◆ Written instruction ◆
Below is the data. Give it again, complete and exact.

Part of a data file:

━━━━━━━━━━━━━━━━

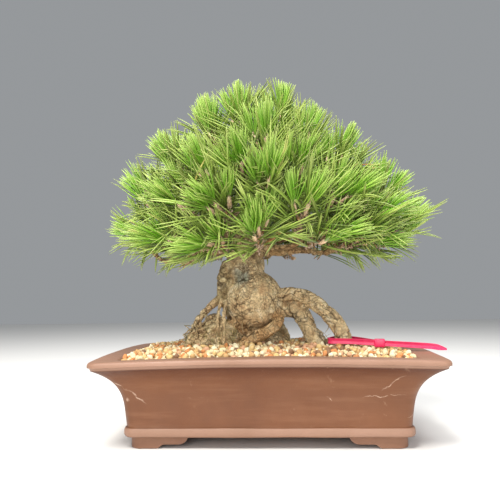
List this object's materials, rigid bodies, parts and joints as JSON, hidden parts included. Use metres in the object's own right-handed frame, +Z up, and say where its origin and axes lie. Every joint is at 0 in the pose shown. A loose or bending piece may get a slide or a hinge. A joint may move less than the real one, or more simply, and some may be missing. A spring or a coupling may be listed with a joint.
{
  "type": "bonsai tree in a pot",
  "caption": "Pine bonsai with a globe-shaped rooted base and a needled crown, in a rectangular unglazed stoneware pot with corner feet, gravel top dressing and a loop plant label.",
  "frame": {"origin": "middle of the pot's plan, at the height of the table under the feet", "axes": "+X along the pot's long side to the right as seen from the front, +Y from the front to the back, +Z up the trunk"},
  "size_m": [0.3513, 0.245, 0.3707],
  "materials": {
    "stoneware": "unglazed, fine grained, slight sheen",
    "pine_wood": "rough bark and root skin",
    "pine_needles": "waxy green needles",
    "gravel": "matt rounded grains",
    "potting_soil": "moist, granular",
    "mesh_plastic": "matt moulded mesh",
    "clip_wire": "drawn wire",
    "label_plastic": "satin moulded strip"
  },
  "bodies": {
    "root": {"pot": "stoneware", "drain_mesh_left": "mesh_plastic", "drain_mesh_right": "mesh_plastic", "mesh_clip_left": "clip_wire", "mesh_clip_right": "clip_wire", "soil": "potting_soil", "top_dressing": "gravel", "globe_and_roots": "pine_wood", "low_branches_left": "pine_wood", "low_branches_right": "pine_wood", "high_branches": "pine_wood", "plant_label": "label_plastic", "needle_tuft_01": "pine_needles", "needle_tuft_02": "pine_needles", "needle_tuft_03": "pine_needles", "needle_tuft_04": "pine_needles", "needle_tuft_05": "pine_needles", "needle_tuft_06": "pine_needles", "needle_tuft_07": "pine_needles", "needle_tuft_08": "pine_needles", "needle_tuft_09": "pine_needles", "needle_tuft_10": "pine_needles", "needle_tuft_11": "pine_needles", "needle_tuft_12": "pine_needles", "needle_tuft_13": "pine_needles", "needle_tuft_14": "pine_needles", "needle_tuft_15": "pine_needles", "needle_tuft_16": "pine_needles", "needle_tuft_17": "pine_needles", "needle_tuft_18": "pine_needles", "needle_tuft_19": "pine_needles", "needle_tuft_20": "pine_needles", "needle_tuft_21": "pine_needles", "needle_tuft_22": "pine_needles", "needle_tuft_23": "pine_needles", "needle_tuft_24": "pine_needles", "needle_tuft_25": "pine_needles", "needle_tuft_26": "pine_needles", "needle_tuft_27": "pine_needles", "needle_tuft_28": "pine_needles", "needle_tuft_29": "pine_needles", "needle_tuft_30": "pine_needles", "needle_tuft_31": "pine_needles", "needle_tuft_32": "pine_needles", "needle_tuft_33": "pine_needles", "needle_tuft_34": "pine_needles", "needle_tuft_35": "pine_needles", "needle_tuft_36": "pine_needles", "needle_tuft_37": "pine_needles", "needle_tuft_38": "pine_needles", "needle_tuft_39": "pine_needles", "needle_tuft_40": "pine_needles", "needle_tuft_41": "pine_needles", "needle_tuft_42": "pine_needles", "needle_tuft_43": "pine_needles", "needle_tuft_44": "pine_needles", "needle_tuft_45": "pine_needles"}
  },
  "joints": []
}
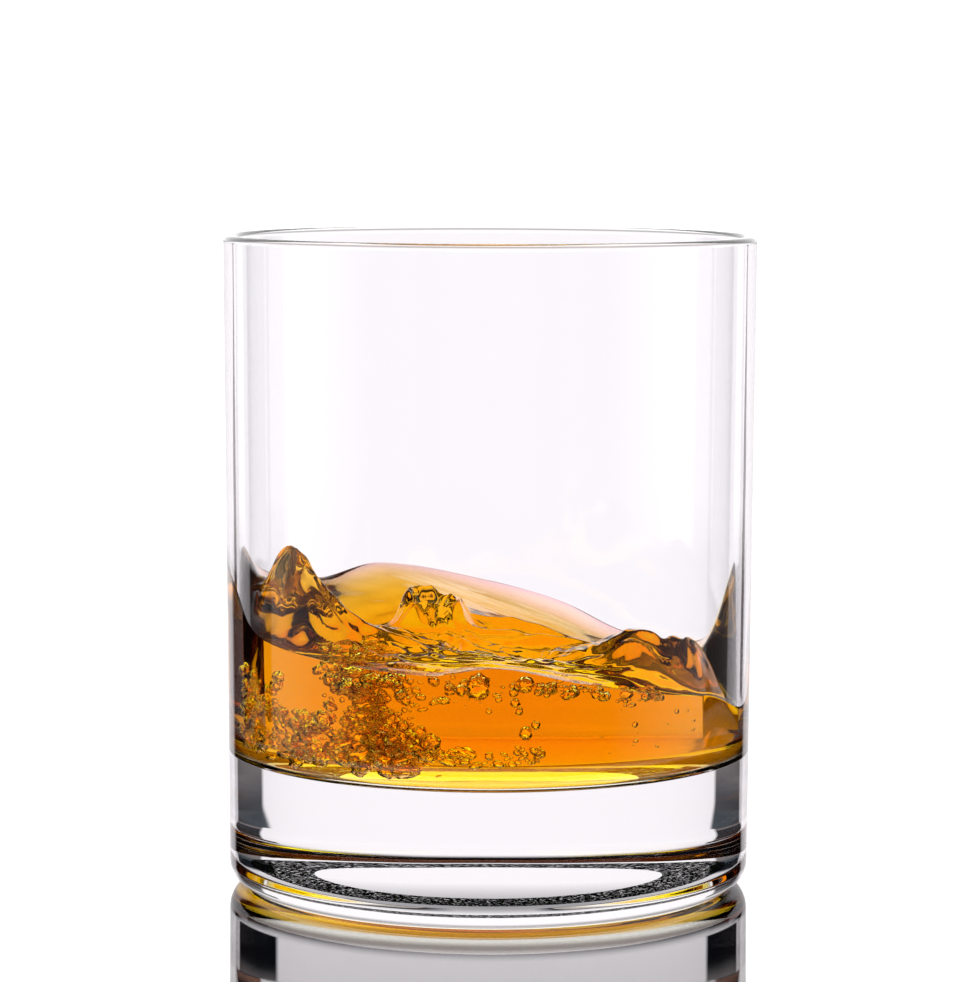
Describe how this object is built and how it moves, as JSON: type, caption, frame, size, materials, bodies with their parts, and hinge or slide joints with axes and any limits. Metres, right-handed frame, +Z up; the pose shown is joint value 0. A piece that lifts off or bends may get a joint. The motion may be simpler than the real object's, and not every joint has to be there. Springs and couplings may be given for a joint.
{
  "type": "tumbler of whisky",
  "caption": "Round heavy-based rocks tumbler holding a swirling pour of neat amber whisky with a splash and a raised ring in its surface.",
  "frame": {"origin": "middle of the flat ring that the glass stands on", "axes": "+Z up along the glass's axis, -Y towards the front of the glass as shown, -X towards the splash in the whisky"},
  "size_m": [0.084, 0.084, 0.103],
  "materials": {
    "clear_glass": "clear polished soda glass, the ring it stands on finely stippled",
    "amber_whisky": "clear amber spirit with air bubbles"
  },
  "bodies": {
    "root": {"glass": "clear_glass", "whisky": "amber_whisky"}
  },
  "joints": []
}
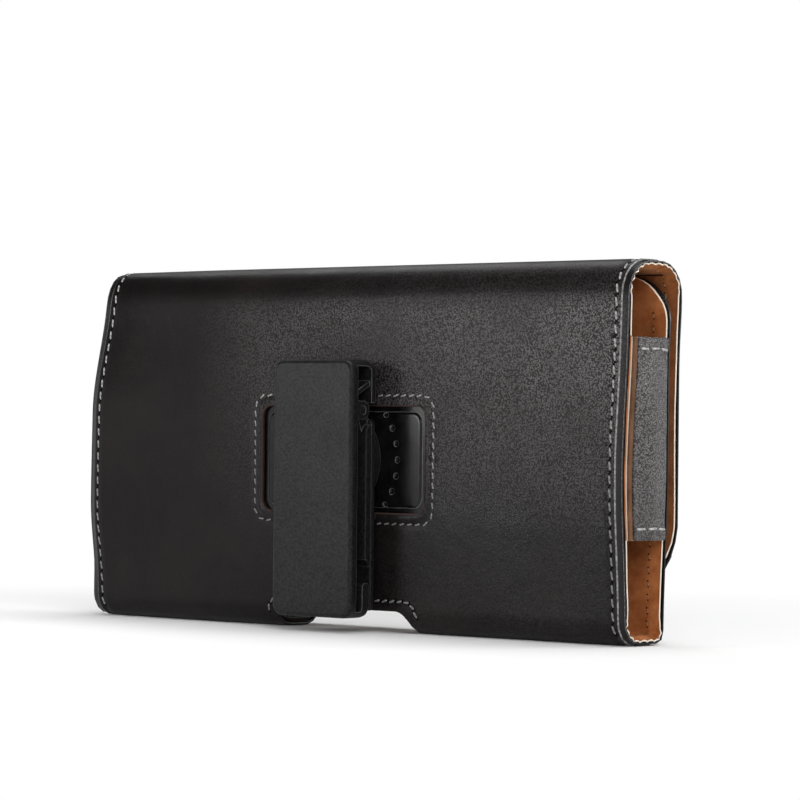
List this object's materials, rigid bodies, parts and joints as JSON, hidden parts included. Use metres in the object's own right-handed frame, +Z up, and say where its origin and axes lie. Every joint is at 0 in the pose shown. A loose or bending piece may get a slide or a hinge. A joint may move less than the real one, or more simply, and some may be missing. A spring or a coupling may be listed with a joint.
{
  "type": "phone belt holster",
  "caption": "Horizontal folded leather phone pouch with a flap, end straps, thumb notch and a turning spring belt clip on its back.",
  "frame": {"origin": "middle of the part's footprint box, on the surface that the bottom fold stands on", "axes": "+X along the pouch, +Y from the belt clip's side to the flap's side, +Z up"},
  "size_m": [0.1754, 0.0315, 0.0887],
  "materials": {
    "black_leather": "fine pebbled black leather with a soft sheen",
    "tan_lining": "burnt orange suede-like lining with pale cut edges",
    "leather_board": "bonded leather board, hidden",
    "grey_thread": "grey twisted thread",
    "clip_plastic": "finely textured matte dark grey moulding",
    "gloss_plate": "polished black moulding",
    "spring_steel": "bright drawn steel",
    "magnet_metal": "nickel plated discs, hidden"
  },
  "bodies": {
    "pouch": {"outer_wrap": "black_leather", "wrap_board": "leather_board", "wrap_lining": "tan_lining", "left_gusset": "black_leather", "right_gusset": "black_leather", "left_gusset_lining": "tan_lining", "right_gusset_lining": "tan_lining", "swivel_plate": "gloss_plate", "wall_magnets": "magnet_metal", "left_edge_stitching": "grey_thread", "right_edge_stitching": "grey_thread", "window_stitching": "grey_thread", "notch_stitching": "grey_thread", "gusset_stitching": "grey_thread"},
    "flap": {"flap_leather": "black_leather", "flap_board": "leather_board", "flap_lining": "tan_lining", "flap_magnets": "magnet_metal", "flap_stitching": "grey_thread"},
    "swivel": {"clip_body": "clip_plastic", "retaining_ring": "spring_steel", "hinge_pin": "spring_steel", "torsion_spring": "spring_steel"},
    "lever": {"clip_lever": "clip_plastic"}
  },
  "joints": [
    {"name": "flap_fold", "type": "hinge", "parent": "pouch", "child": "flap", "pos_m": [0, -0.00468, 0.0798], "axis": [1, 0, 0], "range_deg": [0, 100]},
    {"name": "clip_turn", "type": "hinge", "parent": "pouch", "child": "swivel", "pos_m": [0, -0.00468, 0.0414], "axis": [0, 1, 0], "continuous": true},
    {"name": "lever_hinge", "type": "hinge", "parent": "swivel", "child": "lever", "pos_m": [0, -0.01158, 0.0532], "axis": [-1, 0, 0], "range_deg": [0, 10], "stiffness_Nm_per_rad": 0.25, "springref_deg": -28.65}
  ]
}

━━━━━━━━━━━━━━━━

◆ Response to this exercise ◆
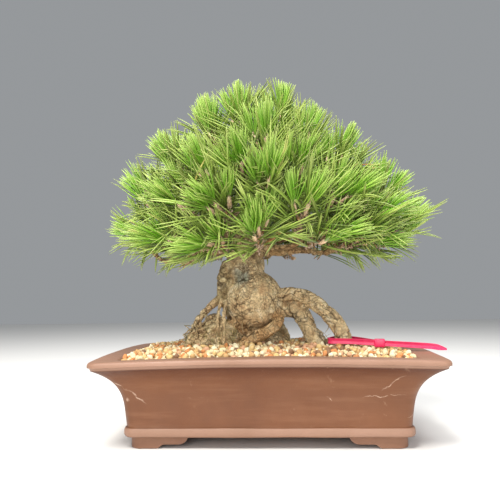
List this object's materials, rigid bodies, parts and joints as JSON, hidden parts included. Use metres in the object's own right-handed frame, +Z up, and say where its origin and axes lie. Every joint is at 0 in the pose shown. A loose or bending piece may get a slide or a hinge. A joint may move less than the real one, or more simply, and some may be missing. A spring or a coupling may be listed with a joint.
{
  "type": "bonsai tree in a pot",
  "caption": "Pine bonsai with a globe-shaped rooted base and a needled crown, in a rectangular unglazed stoneware pot with corner feet, gravel top dressing and a loop plant label.",
  "frame": {"origin": "middle of the pot's plan, at the height of the table under the feet", "axes": "+X along the pot's long side to the right as seen from the front, +Y from the front to the back, +Z up the trunk"},
  "size_m": [0.3513, 0.245, 0.3707],
  "materials": {
    "stoneware": "unglazed, fine grained, slight sheen",
    "pine_wood": "rough bark and root skin",
    "pine_needles": "waxy green needles",
    "gravel": "matt rounded grains",
    "potting_soil": "moist, granular",
    "mesh_plastic": "matt moulded mesh",
    "clip_wire": "drawn wire",
    "label_plastic": "satin moulded strip"
  },
  "bodies": {
    "root": {"pot": "stoneware", "drain_mesh_left": "mesh_plastic", "drain_mesh_right": "mesh_plastic", "mesh_clip_left": "clip_wire", "mesh_clip_right": "clip_wire", "soil": "potting_soil", "top_dressing": "gravel", "globe_and_roots": "pine_wood", "low_branches_left": "pine_wood", "low_branches_right": "pine_wood", "high_branches": "pine_wood", "plant_label": "label_plastic", "needle_tuft_01": "pine_needles", "needle_tuft_02": "pine_needles", "needle_tuft_03": "pine_needles", "needle_tuft_04": "pine_needles", "needle_tuft_05": "pine_needles", "needle_tuft_06": "pine_needles", "needle_tuft_07": "pine_needles", "needle_tuft_08": "pine_needles", "needle_tuft_09": "pine_needles", "needle_tuft_10": "pine_needles", "needle_tuft_11": "pine_needles", "needle_tuft_12": "pine_needles", "needle_tuft_13": "pine_needles", "needle_tuft_14": "pine_needles", "needle_tuft_15": "pine_needles", "needle_tuft_16": "pine_needles", "needle_tuft_17": "pine_needles", "needle_tuft_18": "pine_needles", "needle_tuft_19": "pine_needles", "needle_tuft_20": "pine_needles", "needle_tuft_21": "pine_needles", "needle_tuft_22": "pine_needles", "needle_tuft_23": "pine_needles", "needle_tuft_24": "pine_needles", "needle_tuft_25": "pine_needles", "needle_tuft_26": "pine_needles", "needle_tuft_27": "pine_needles", "needle_tuft_28": "pine_needles", "needle_tuft_29": "pine_needles", "needle_tuft_30": "pine_needles", "needle_tuft_31": "pine_needles", "needle_tuft_32": "pine_needles", "needle_tuft_33": "pine_needles", "needle_tuft_34": "pine_needles", "needle_tuft_35": "pine_needles", "needle_tuft_36": "pine_needles", "needle_tuft_37": "pine_needles", "needle_tuft_38": "pine_needles", "needle_tuft_39": "pine_needles", "needle_tuft_40": "pine_needles", "needle_tuft_41": "pine_needles", "needle_tuft_42": "pine_needles", "needle_tuft_43": "pine_needles", "needle_tuft_44": "pine_needles", "needle_tuft_45": "pine_needles"}
  },
  "joints": []
}
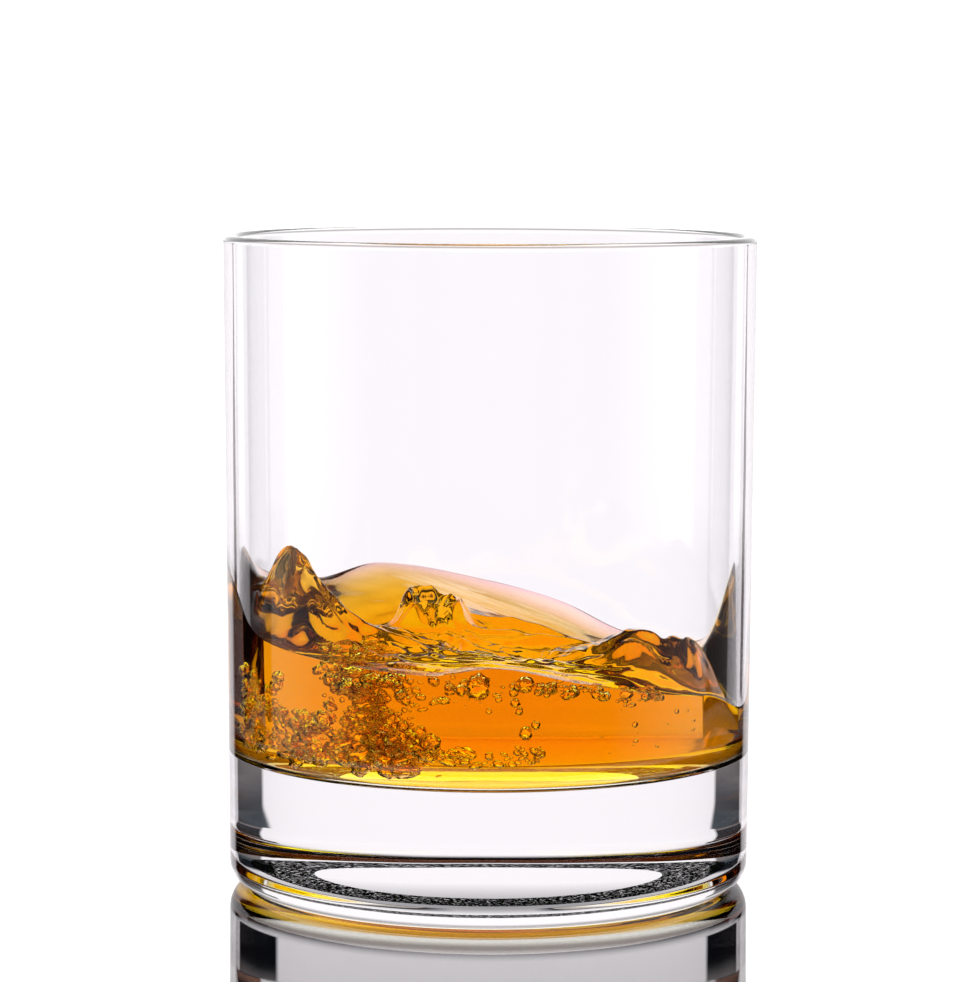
Describe how this object is built and how it moves, as JSON: type, caption, frame, size, materials, bodies with their parts, and hinge or slide joints with axes and any limits. Metres, right-handed frame, +Z up; the pose shown is joint value 0. A piece that lifts off or bends may get a joint. The motion may be simpler than the real object's, and not every joint has to be there. Springs and couplings may be given for a joint.
{
  "type": "tumbler of whisky",
  "caption": "Round heavy-based rocks tumbler holding a swirling pour of neat amber whisky with a splash and a raised ring in its surface.",
  "frame": {"origin": "middle of the flat ring that the glass stands on", "axes": "+Z up along the glass's axis, -Y towards the front of the glass as shown, -X towards the splash in the whisky"},
  "size_m": [0.084, 0.084, 0.103],
  "materials": {
    "clear_glass": "clear polished soda glass, the ring it stands on finely stippled",
    "amber_whisky": "clear amber spirit with air bubbles"
  },
  "bodies": {
    "root": {"glass": "clear_glass", "whisky": "amber_whisky"}
  },
  "joints": []
}
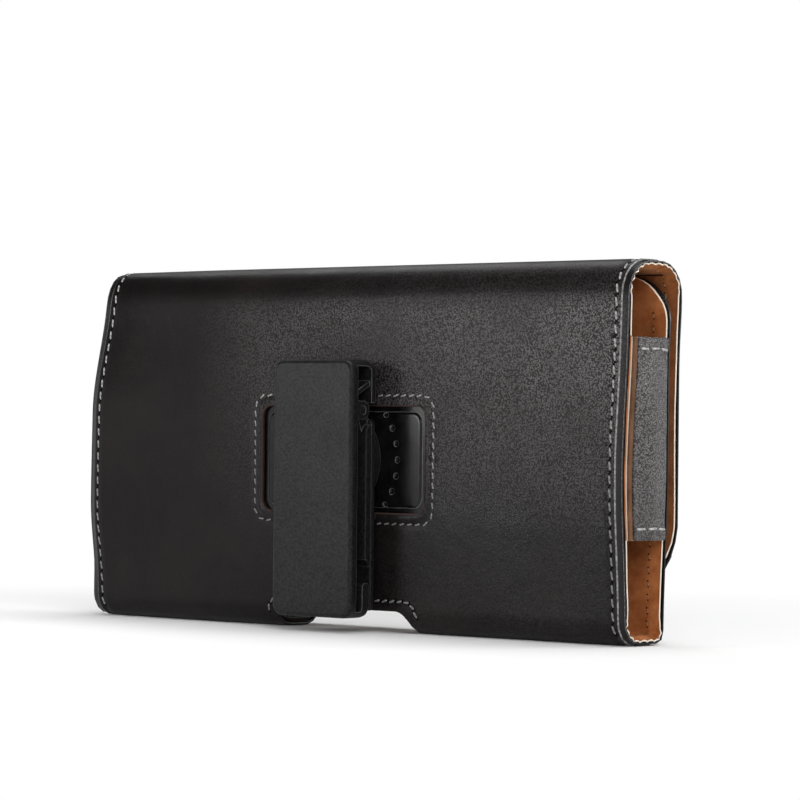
List this object's materials, rigid bodies, parts and joints as JSON, hidden parts included. Use metres in the object's own right-handed frame, +Z up, and say where its origin and axes lie. Every joint is at 0 in the pose shown. A loose or bending piece may get a slide or a hinge. A joint may move less than the real one, or more simply, and some may be missing. A spring or a coupling may be listed with a joint.
{
  "type": "phone belt holster",
  "caption": "Horizontal folded leather phone pouch with a flap, end straps, thumb notch and a turning spring belt clip on its back.",
  "frame": {"origin": "middle of the part's footprint box, on the surface that the bottom fold stands on", "axes": "+X along the pouch, +Y from the belt clip's side to the flap's side, +Z up"},
  "size_m": [0.1754, 0.0315, 0.0887],
  "materials": {
    "black_leather": "fine pebbled black leather with a soft sheen",
    "tan_lining": "burnt orange suede-like lining with pale cut edges",
    "leather_board": "bonded leather board, hidden",
    "grey_thread": "grey twisted thread",
    "clip_plastic": "finely textured matte dark grey moulding",
    "gloss_plate": "polished black moulding",
    "spring_steel": "bright drawn steel",
    "magnet_metal": "nickel plated discs, hidden"
  },
  "bodies": {
    "pouch": {"outer_wrap": "black_leather", "wrap_board": "leather_board", "wrap_lining": "tan_lining", "left_gusset": "black_leather", "right_gusset": "black_leather", "left_gusset_lining": "tan_lining", "right_gusset_lining": "tan_lining", "swivel_plate": "gloss_plate", "wall_magnets": "magnet_metal", "left_edge_stitching": "grey_thread", "right_edge_stitching": "grey_thread", "window_stitching": "grey_thread", "notch_stitching": "grey_thread", "gusset_stitching": "grey_thread"},
    "flap": {"flap_leather": "black_leather", "flap_board": "leather_board", "flap_lining": "tan_lining", "flap_magnets": "magnet_metal", "flap_stitching": "grey_thread"},
    "swivel": {"clip_body": "clip_plastic", "retaining_ring": "spring_steel", "hinge_pin": "spring_steel", "torsion_spring": "spring_steel"},
    "lever": {"clip_lever": "clip_plastic"}
  },
  "joints": [
    {"name": "flap_fold", "type": "hinge", "parent": "pouch", "child": "flap", "pos_m": [0, -0.00468, 0.0798], "axis": [1, 0, 0], "range_deg": [0, 100]},
    {"name": "clip_turn", "type": "hinge", "parent": "pouch", "child": "swivel", "pos_m": [0, -0.00468, 0.0414], "axis": [0, 1, 0], "continuous": true},
    {"name": "lever_hinge", "type": "hinge", "parent": "swivel", "child": "lever", "pos_m": [0, -0.01158, 0.0532], "axis": [-1, 0, 0], "range_deg": [0, 10], "stiffness_Nm_per_rad": 0.25, "springref_deg": -28.65}
  ]
}